Rezerwował drogie samochody, wynajmował apartamenty i kupował produkty. Wszystko przy użyciu fałszywych dokumentów. Oszukał na co najmniej 20 tys. złotych, teraz za wszystko odpowie przed sądem. Policja czeka na pozostałych pokrzywdzonych przez 25-letniego Damiana F.
Chciał prowadzić życie bogacza, ale za nic miał przestrzeganie prawa. Damian F. rezerwował samochody i wynajmował apartamenty, pokazując potwierdzenie przelewu, które sam fałszował. Przestępcy poszukiwało aż pięć prokuratur: w Warszawie, w Gliwicach, w Olkuszu, w Katowicach i w Krakowie. Ostatecznie przed wymiar sprawiedliwości 25-latka doprowadzili policjanci z wydziału do walki z przestępczością gospodarczą z Bielan. „Sposób działania Damiana F. był dość prosty. 25-latek, podając się za przedstawiciela firmy, rezerwował na kilka dni samochody i zamiast pieniędzy pokazywał fałszywe potwierdzenia przelewu” – czytamy na stronie Komendy Stołecznej Policji.
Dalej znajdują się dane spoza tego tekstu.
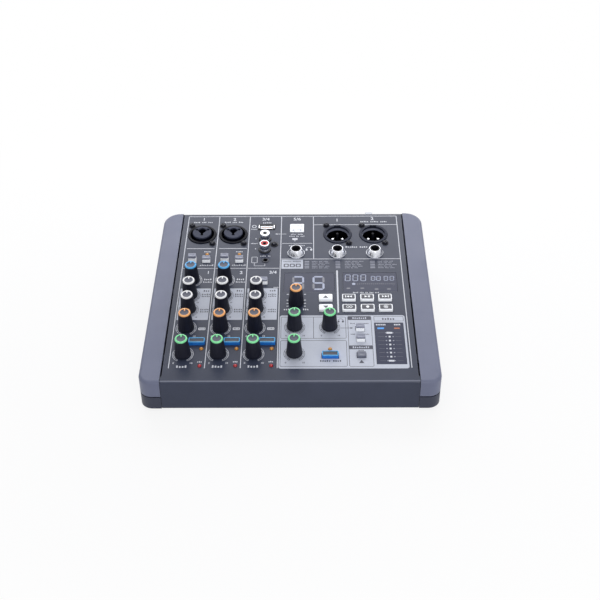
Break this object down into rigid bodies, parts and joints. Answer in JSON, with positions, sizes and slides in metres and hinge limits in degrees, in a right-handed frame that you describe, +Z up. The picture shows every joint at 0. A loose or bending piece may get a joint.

Wykryte do tej pory oszustwa opiewają na kwotę 20 tys. złotych. To może być dopiero czubek góry lodowej, dlatego funkcjonariusze apelują o zgłaszanie się wszystkich poszkodowanych osób. Sprawę w bielańskiej policji prowadzi mł. asp. Grzegorz Palkowski tel. (22) 603-71-89. Mężczyzna już usłyszał zarzuty za 4 oszustwa na łączną kwotę ponad 20 000 złotych. Decyzją sądu najbliższe trzy miesiące spędzi w areszcie. Za oszustwo mężczyźnie grozi teraz do 8 lat pozbawienia wolności.